Das ist jetzt nur schnell mal hingeklatscht, nicht schön aber funktioniert ;-)

Zum Thema Ladebalken: Ich glaube nicht dass das funktioniert, weil du nicht weißt wie lange der Prozess für die Ausführung braucht, von daher ist es schwer den Balken fortschreiten zu lassen.

Zu deiner 2. Frage: Laut Doku sollte dir das hier weiter helfen: FocusTraversalPolicy (Java 2 Platform SE v1.4.2)


----------



## lisaaa17 (29. Dez 2009)

Paddelpirat hat gesagt.:


> Das ist jetzt nur schnell mal hingeklatscht, nicht schön aber funktioniert ;-)

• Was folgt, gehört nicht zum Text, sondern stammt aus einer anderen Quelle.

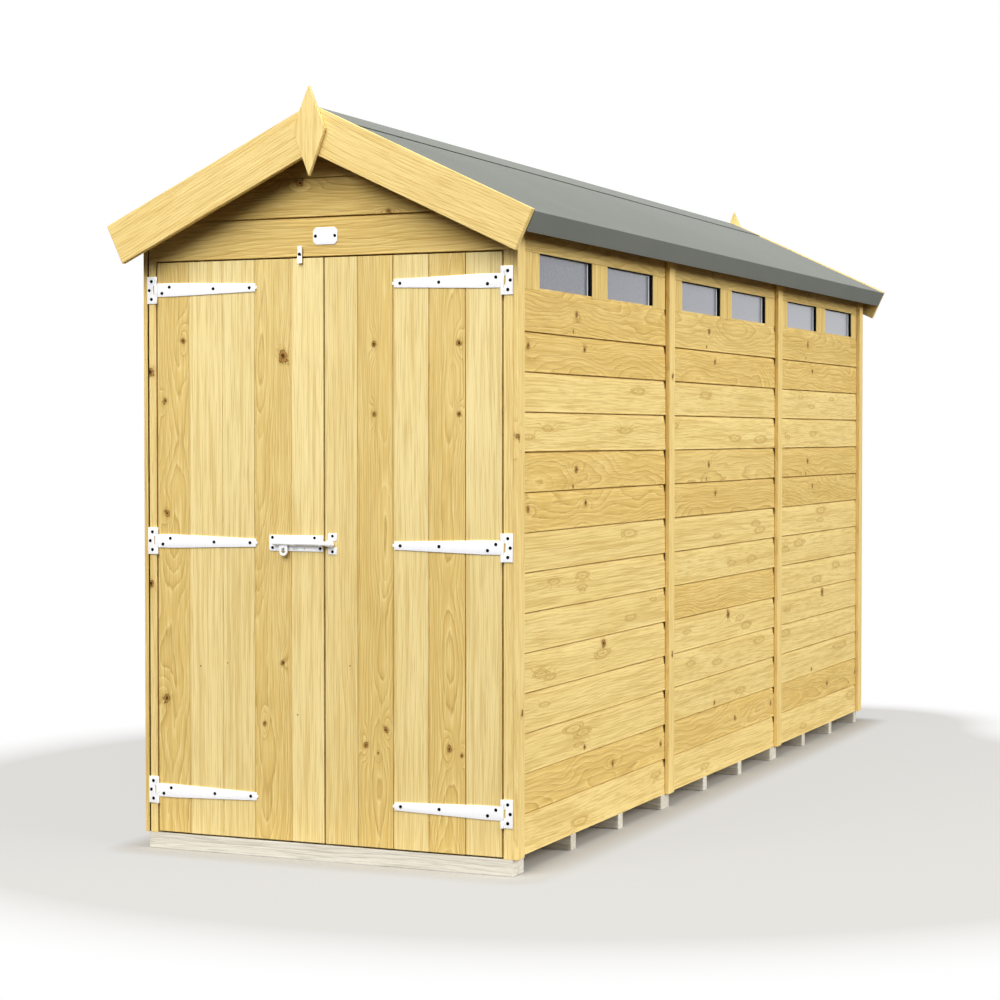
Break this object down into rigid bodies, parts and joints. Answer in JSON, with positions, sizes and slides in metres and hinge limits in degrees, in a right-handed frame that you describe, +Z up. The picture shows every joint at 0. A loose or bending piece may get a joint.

ja hat funktioniert, danke.
mit dem balken meinte ich keinen fortschrittsbalken, sondern einfach nur ein bewegendes element, damit man sieht, das programm hat sich nicht aufgehängt. (siehe windows boot bei dem auch keine fortschritt angezeigt wird).
ich könnte mir eventuell auch 3 abwechselnd aufleuchtende punkte vorstellen. 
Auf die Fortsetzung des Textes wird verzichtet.